◆ **Given request**:
Reproduce all entries verbatim, with nothing added or dropped.

· · · ·

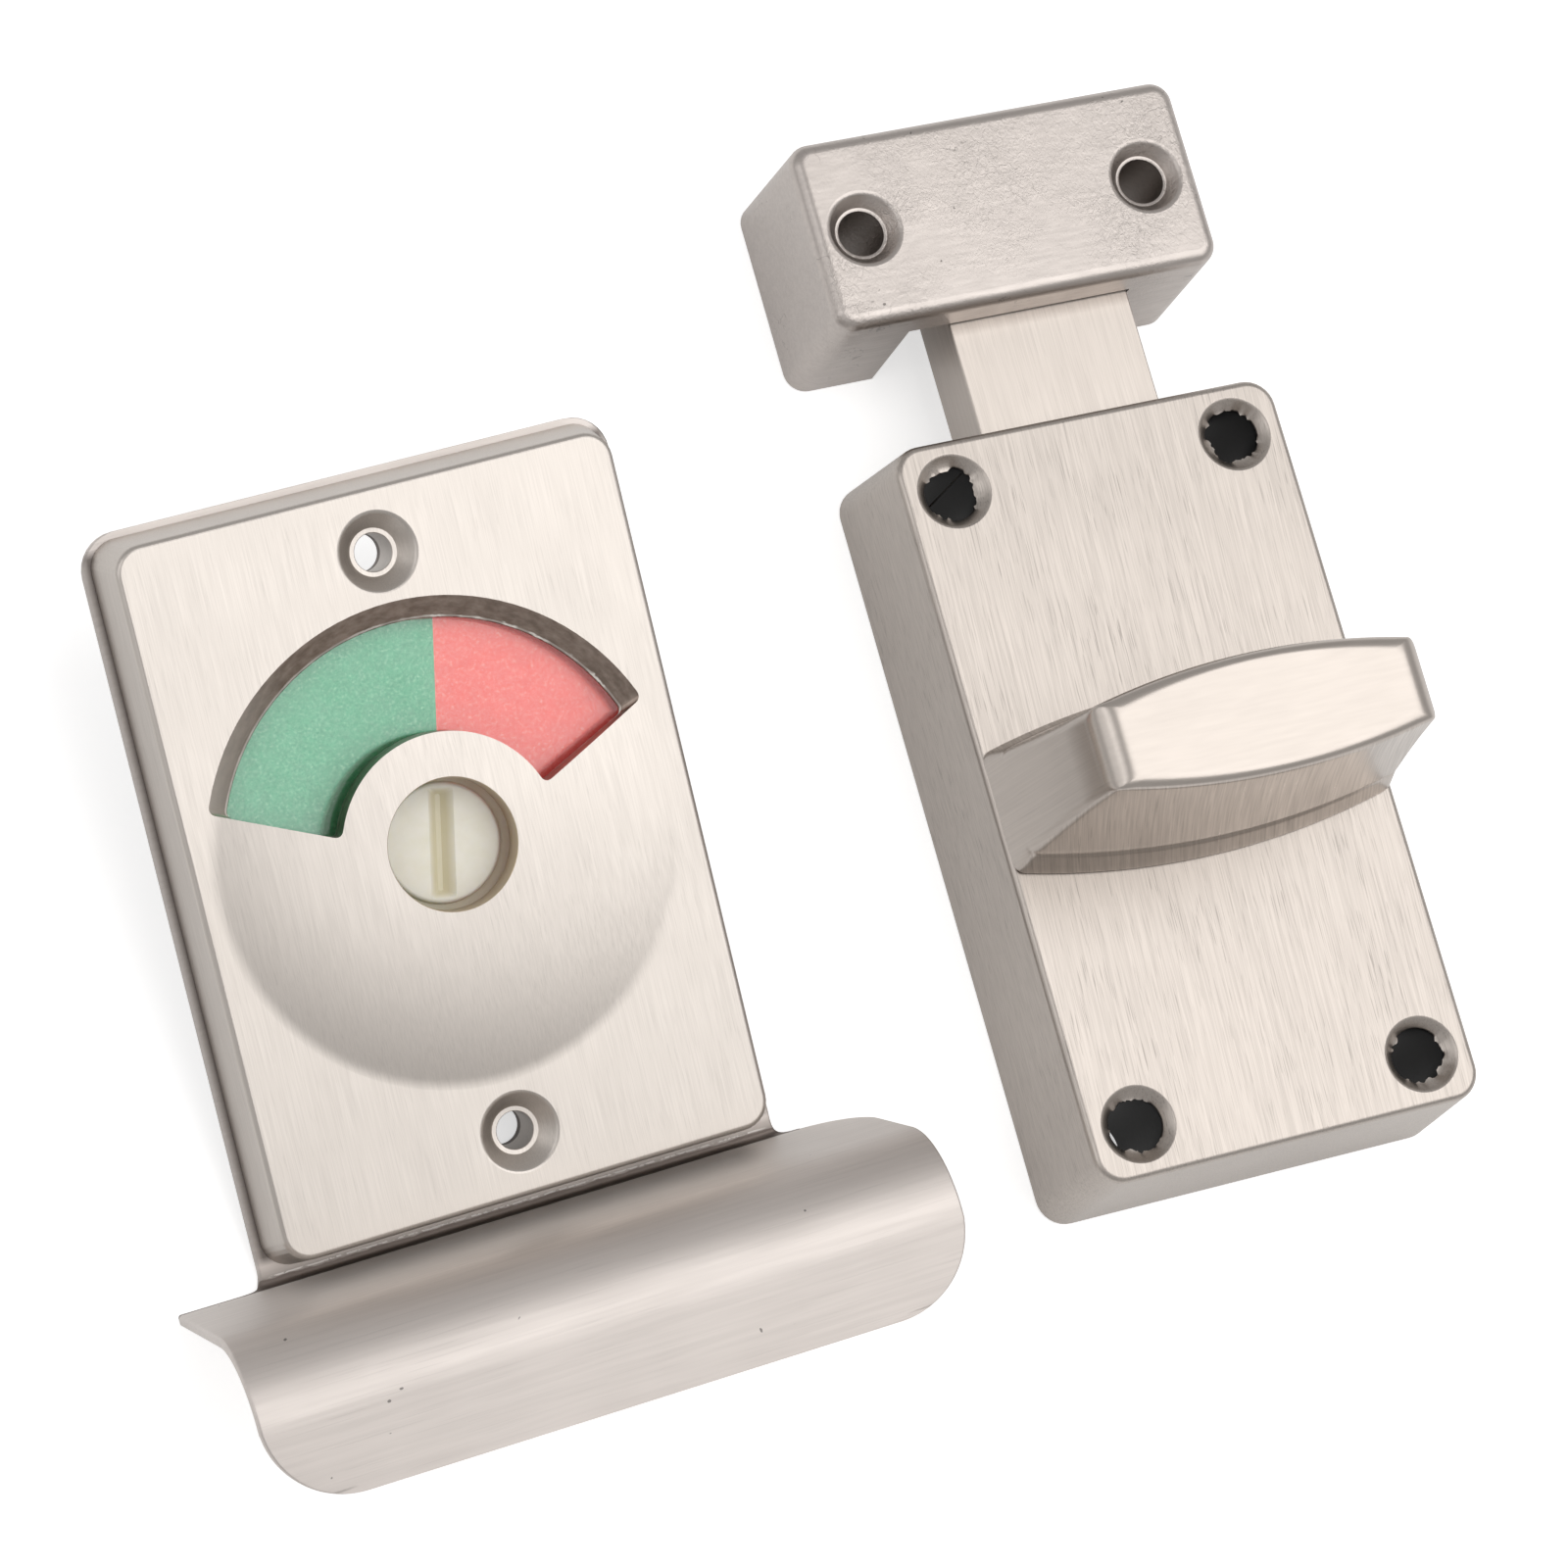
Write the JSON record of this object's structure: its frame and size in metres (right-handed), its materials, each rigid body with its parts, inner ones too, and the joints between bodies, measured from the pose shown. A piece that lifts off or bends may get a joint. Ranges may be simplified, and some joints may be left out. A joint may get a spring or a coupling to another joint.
{
  "type": "toilet indicator bolt",
  "caption": "Toilet indicator bolt: a case with a thumb turn and sliding bolt, its keeper, and a vacant/engaged indicator with a pull plate.",
  "frame": {"origin": "the point on the plane that the case is screwed to where the thumb turn's axis meets it, in the middle of the case's screws", "axes": "+Z out of the case's front, along the thumb turn's axis; +Y the way the bolt shoots, along the case's length; +X across the case, away from the indicator unit"},
  "size_m": [0.1402, 0.1287, 0.0438],
  "materials": {
    "satin_nickel_case": "satin nickel plating, brushed along the case",
    "satin_nickel_turn": "satin nickel plating, softly polished",
    "satin_nickel_bolt": "satin nickel plating, brushed along the bolt",
    "satin_nickel_keeper": "satin nickel plating, blasted and brushed",
    "satin_nickel_cover": "satin nickel plating, brushed along the cover",
    "stainless_sheet": "satin stainless sheet, brushed along the lip",
    "clear_acrylic": "clear, glossy, slightly hazy",
    "ivory_plastic": "satin moulded",
    "green": "fine speckled film",
    "red": "fine speckled film",
    "nylon": "moulded",
    "brass": "machined",
    "zinc_steel": "zinc plated",
    "spring_steel": "oiled spring steel",
    "tail_steel": "drawn steel"
  },
  "bodies": {
    "fixed": {"bolt_housing": "satin_nickel_case", "turn_bush": "nylon", "turn_wave_washer": "spring_steel", "guide_plate": "zinc_steel", "guide_screws": "zinc_steel", "keeper_block": "satin_nickel_keeper", "indicator_cover": "satin_nickel_cover", "window_lens": "clear_acrylic", "carrier_plate": "zinc_steel", "carrier_screws": "zinc_steel", "rear_bush": "brass", "bush_ring": "spring_steel", "friction_washer": "spring_steel", "handle_plate": "stainless_sheet"},
    "turn": {"thumb_turn": "satin_nickel_turn", "drive_pinion": "brass", "turn_clip": "spring_steel"},
    "bolt": {"sliding_bolt": "satin_nickel_bolt"},
    "indicator": {"indicator_disc": "ivory_plastic", "green_film": "green", "red_film": "red", "hub_clip": "spring_steel", "drive_tail": "tail_steel"}
  },
  "joints": [
    {"name": "turn_spin", "type": "hinge", "parent": "fixed", "child": "turn", "pos_m": [0, 0, 0.0182], "axis": [0, 0, 1], "range_deg": [-180, 0]},
    {"name": "bolt_slide", "type": "slide", "parent": "fixed", "child": "bolt", "axis": [0, 1, 0], "range_m": [-0.02042, 0]},
    {"name": "disc_spin", "type": "hinge", "parent": "fixed", "child": "indicator", "pos_m": [-0.0806, 0.0095, 0.01862], "axis": [0.0149, -0.2836, 0.9588], "range_deg": [-78, 102]}
  ],
  "couplings": [
    {"joint": "bolt_slide", "follows": "turn_spin", "m_per_rad": 0.0065}
  ]
}
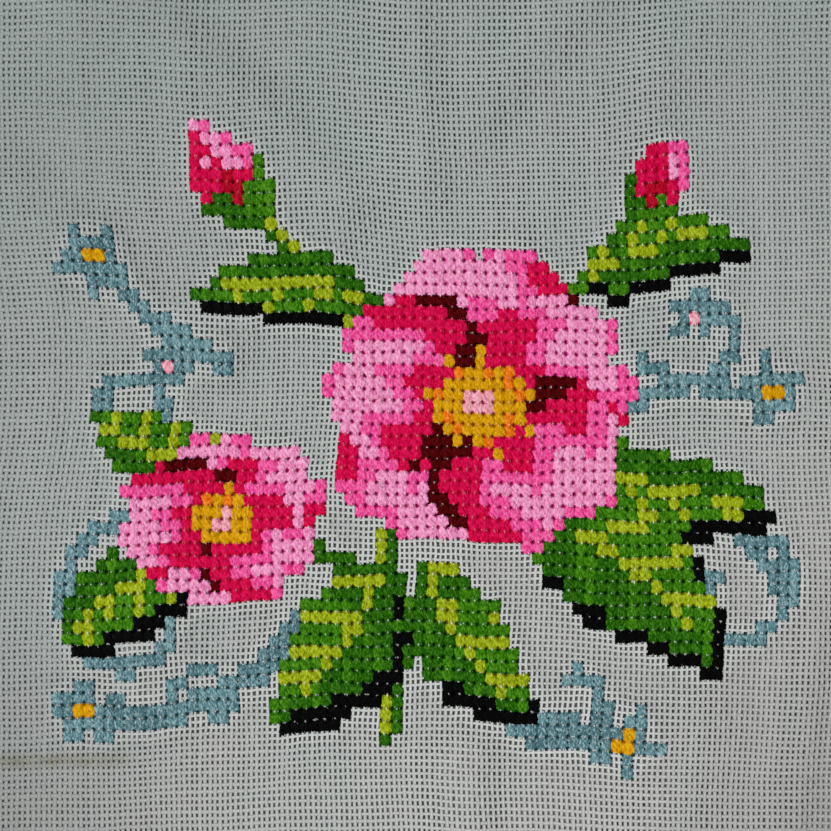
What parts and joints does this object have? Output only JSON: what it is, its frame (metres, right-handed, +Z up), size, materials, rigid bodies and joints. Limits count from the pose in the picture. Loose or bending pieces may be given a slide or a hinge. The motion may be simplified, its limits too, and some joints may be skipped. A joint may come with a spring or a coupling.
{
  "type": "cross-stitch picture",
  "caption": "Square of open-weave canvas embroidered in cross stitch with a rose spray, lying flat with soft folds, pressed creases and raw edges.",
  "frame": {"origin": "the middle of the cloth's underside, at the height of the table it lies on", "axes": "+Z up out of the worked face, +Y towards the top of the picture, +X to its right"},
  "size_m": [0.203, 0.203, 0.0037],
  "materials": {
    "canvas": "matte",
    "shell_pink_thread": "soft sheen",
    "rose_pink_thread": "soft sheen",
    "crimson_thread": "soft sheen",
    "red_thread": "soft sheen",
    "maroon_thread": "soft sheen",
    "yellow_thread": "soft sheen",
    "orange_thread": "soft sheen",
    "peach_thread": "soft sheen",
    "lime_thread": "soft sheen",
    "leaf_green_thread": "soft sheen",
    "deep_green_thread": "soft sheen",
    "black_thread": "soft sheen",
    "mist_blue_thread": "soft sheen"
  },
  "bodies": {
    "root": {"canvas_sheet": "canvas"}
  },
  "joints": []
}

· · · ·

◆ **Result of this task**:
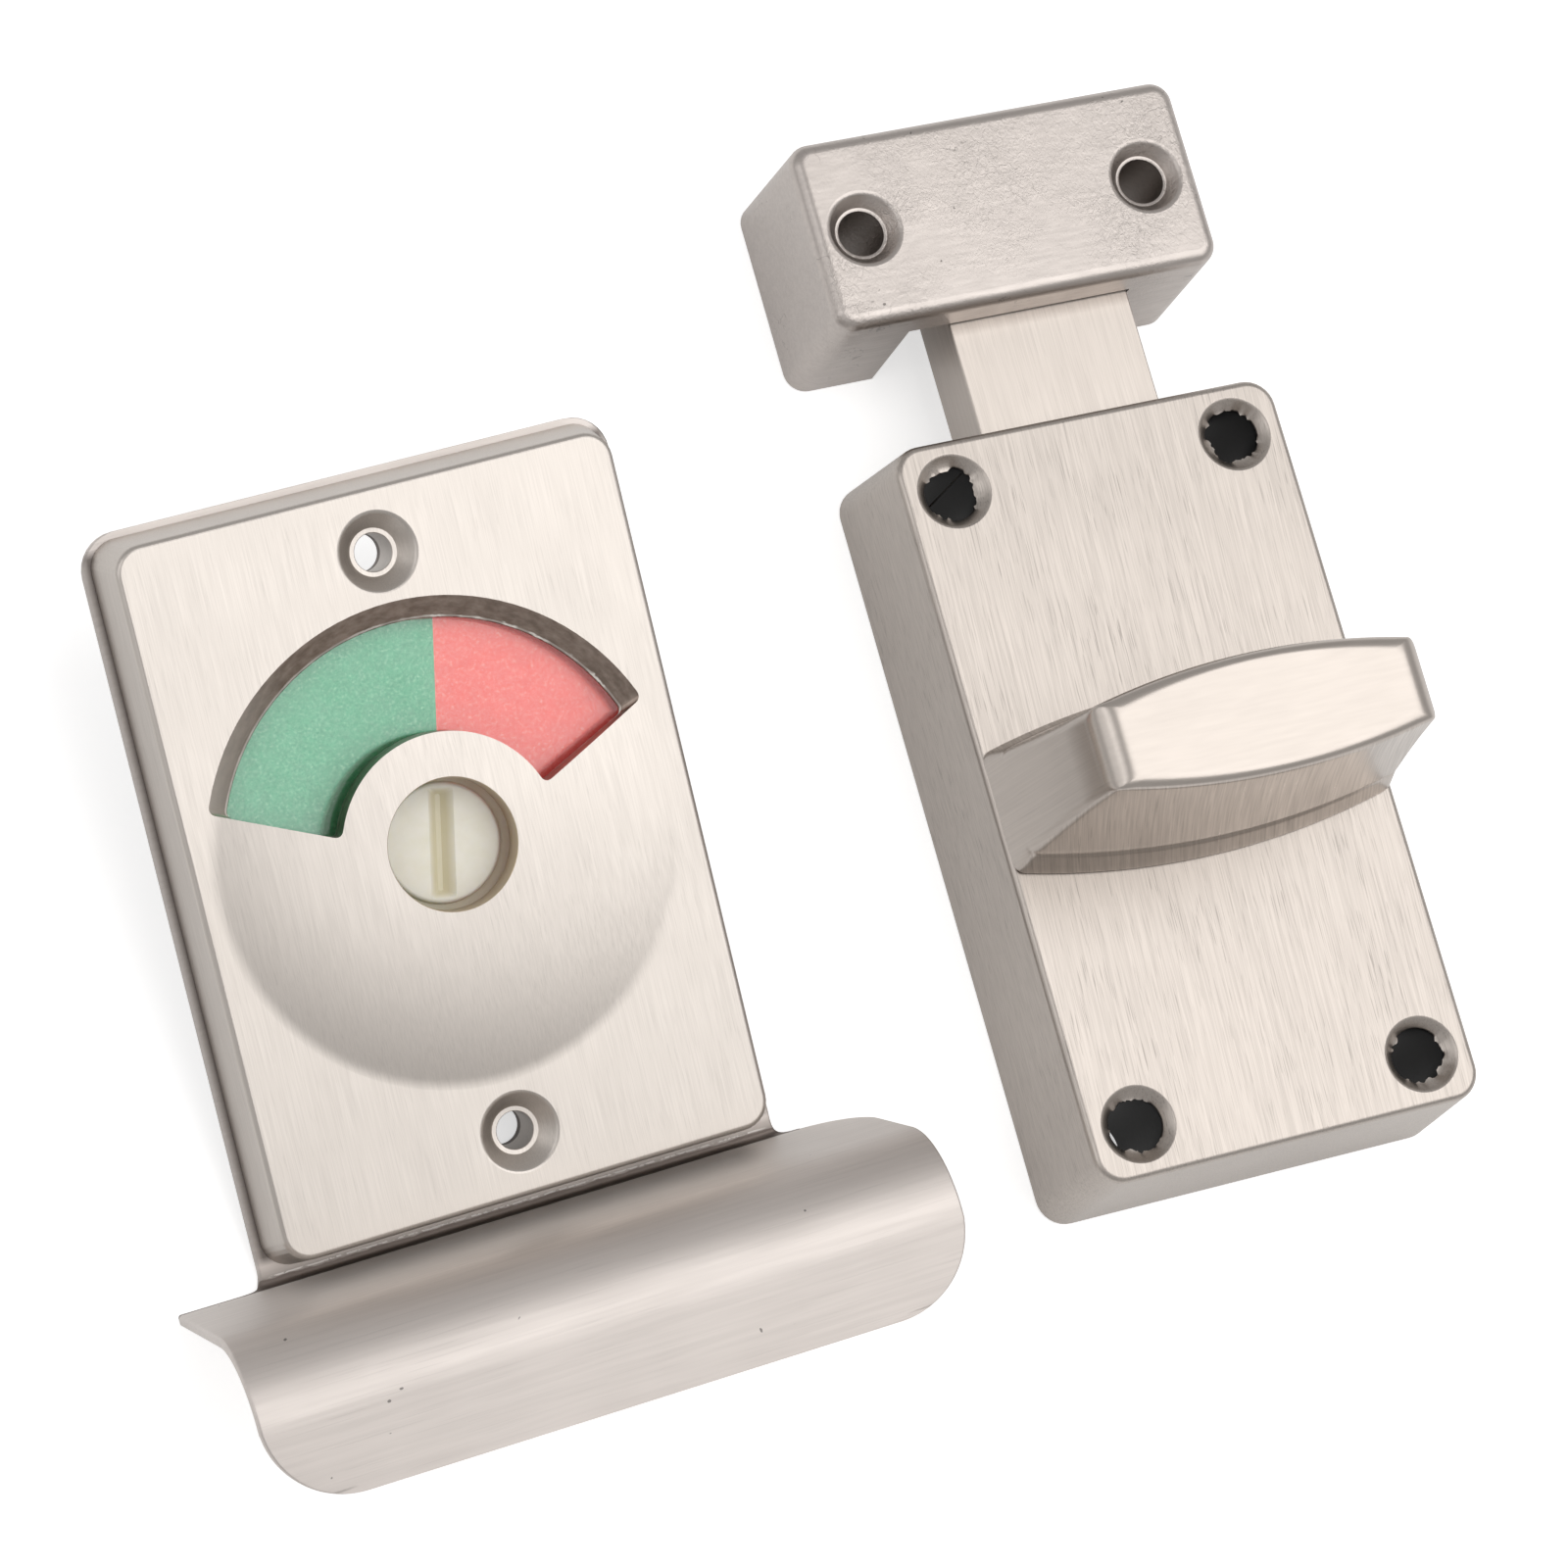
Write the JSON record of this object's structure: its frame and size in metres (right-handed), its materials, each rigid body with its parts, inner ones too, and the joints between bodies, measured from the pose shown. A piece that lifts off or bends may get a joint. Ranges may be simplified, and some joints may be left out. A joint may get a spring or a coupling to another joint.
{
  "type": "toilet indicator bolt",
  "caption": "Toilet indicator bolt: a case with a thumb turn and sliding bolt, its keeper, and a vacant/engaged indicator with a pull plate.",
  "frame": {"origin": "the point on the plane that the case is screwed to where the thumb turn's axis meets it, in the middle of the case's screws", "axes": "+Z out of the case's front, along the thumb turn's axis; +Y the way the bolt shoots, along the case's length; +X across the case, away from the indicator unit"},
  "size_m": [0.1402, 0.1287, 0.0438],
  "materials": {
    "satin_nickel_case": "satin nickel plating, brushed along the case",
    "satin_nickel_turn": "satin nickel plating, softly polished",
    "satin_nickel_bolt": "satin nickel plating, brushed along the bolt",
    "satin_nickel_keeper": "satin nickel plating, blasted and brushed",
    "satin_nickel_cover": "satin nickel plating, brushed along the cover",
    "stainless_sheet": "satin stainless sheet, brushed along the lip",
    "clear_acrylic": "clear, glossy, slightly hazy",
    "ivory_plastic": "satin moulded",
    "green": "fine speckled film",
    "red": "fine speckled film",
    "nylon": "moulded",
    "brass": "machined",
    "zinc_steel": "zinc plated",
    "spring_steel": "oiled spring steel",
    "tail_steel": "drawn steel"
  },
  "bodies": {
    "fixed": {"bolt_housing": "satin_nickel_case", "turn_bush": "nylon", "turn_wave_washer": "spring_steel", "guide_plate": "zinc_steel", "guide_screws": "zinc_steel", "keeper_block": "satin_nickel_keeper", "indicator_cover": "satin_nickel_cover", "window_lens": "clear_acrylic", "carrier_plate": "zinc_steel", "carrier_screws": "zinc_steel", "rear_bush": "brass", "bush_ring": "spring_steel", "friction_washer": "spring_steel", "handle_plate": "stainless_sheet"},
    "turn": {"thumb_turn": "satin_nickel_turn", "drive_pinion": "brass", "turn_clip": "spring_steel"},
    "bolt": {"sliding_bolt": "satin_nickel_bolt"},
    "indicator": {"indicator_disc": "ivory_plastic", "green_film": "green", "red_film": "red", "hub_clip": "spring_steel", "drive_tail": "tail_steel"}
  },
  "joints": [
    {"name": "turn_spin", "type": "hinge", "parent": "fixed", "child": "turn", "pos_m": [0, 0, 0.0182], "axis": [0, 0, 1], "range_deg": [-180, 0]},
    {"name": "bolt_slide", "type": "slide", "parent": "fixed", "child": "bolt", "axis": [0, 1, 0], "range_m": [-0.02042, 0]},
    {"name": "disc_spin", "type": "hinge", "parent": "fixed", "child": "indicator", "pos_m": [-0.0806, 0.0095, 0.01862], "axis": [0.0149, -0.2836, 0.9588], "range_deg": [-78, 102]}
  ],
  "couplings": [
    {"joint": "bolt_slide", "follows": "turn_spin", "m_per_rad": 0.0065}
  ]
}
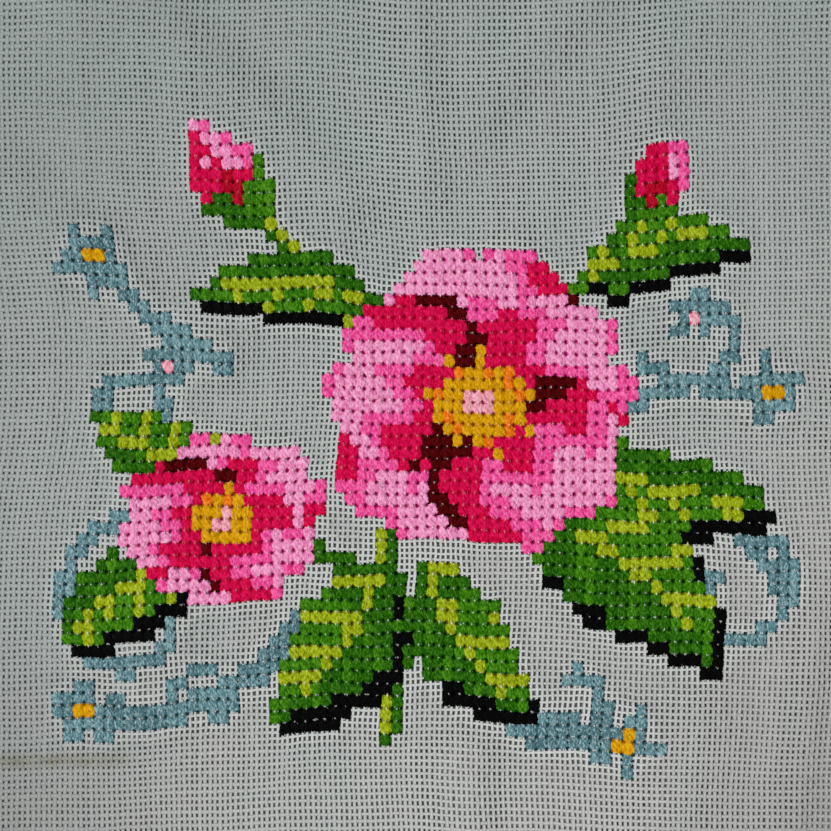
What parts and joints does this object have? Output only JSON: what it is, its frame (metres, right-handed, +Z up), size, materials, rigid bodies and joints. Limits count from the pose in the picture. Loose or bending pieces may be given a slide or a hinge. The motion may be simplified, its limits too, and some joints may be skipped. A joint may come with a spring or a coupling.
{
  "type": "cross-stitch picture",
  "caption": "Square of open-weave canvas embroidered in cross stitch with a rose spray, lying flat with soft folds, pressed creases and raw edges.",
  "frame": {"origin": "the middle of the cloth's underside, at the height of the table it lies on", "axes": "+Z up out of the worked face, +Y towards the top of the picture, +X to its right"},
  "size_m": [0.203, 0.203, 0.0037],
  "materials": {
    "canvas": "matte",
    "shell_pink_thread": "soft sheen",
    "rose_pink_thread": "soft sheen",
    "crimson_thread": "soft sheen",
    "red_thread": "soft sheen",
    "maroon_thread": "soft sheen",
    "yellow_thread": "soft sheen",
    "orange_thread": "soft sheen",
    "peach_thread": "soft sheen",
    "lime_thread": "soft sheen",
    "leaf_green_thread": "soft sheen",
    "deep_green_thread": "soft sheen",
    "black_thread": "soft sheen",
    "mist_blue_thread": "soft sheen"
  },
  "bodies": {
    "root": {"canvas_sheet": "canvas"}
  },
  "joints": []
}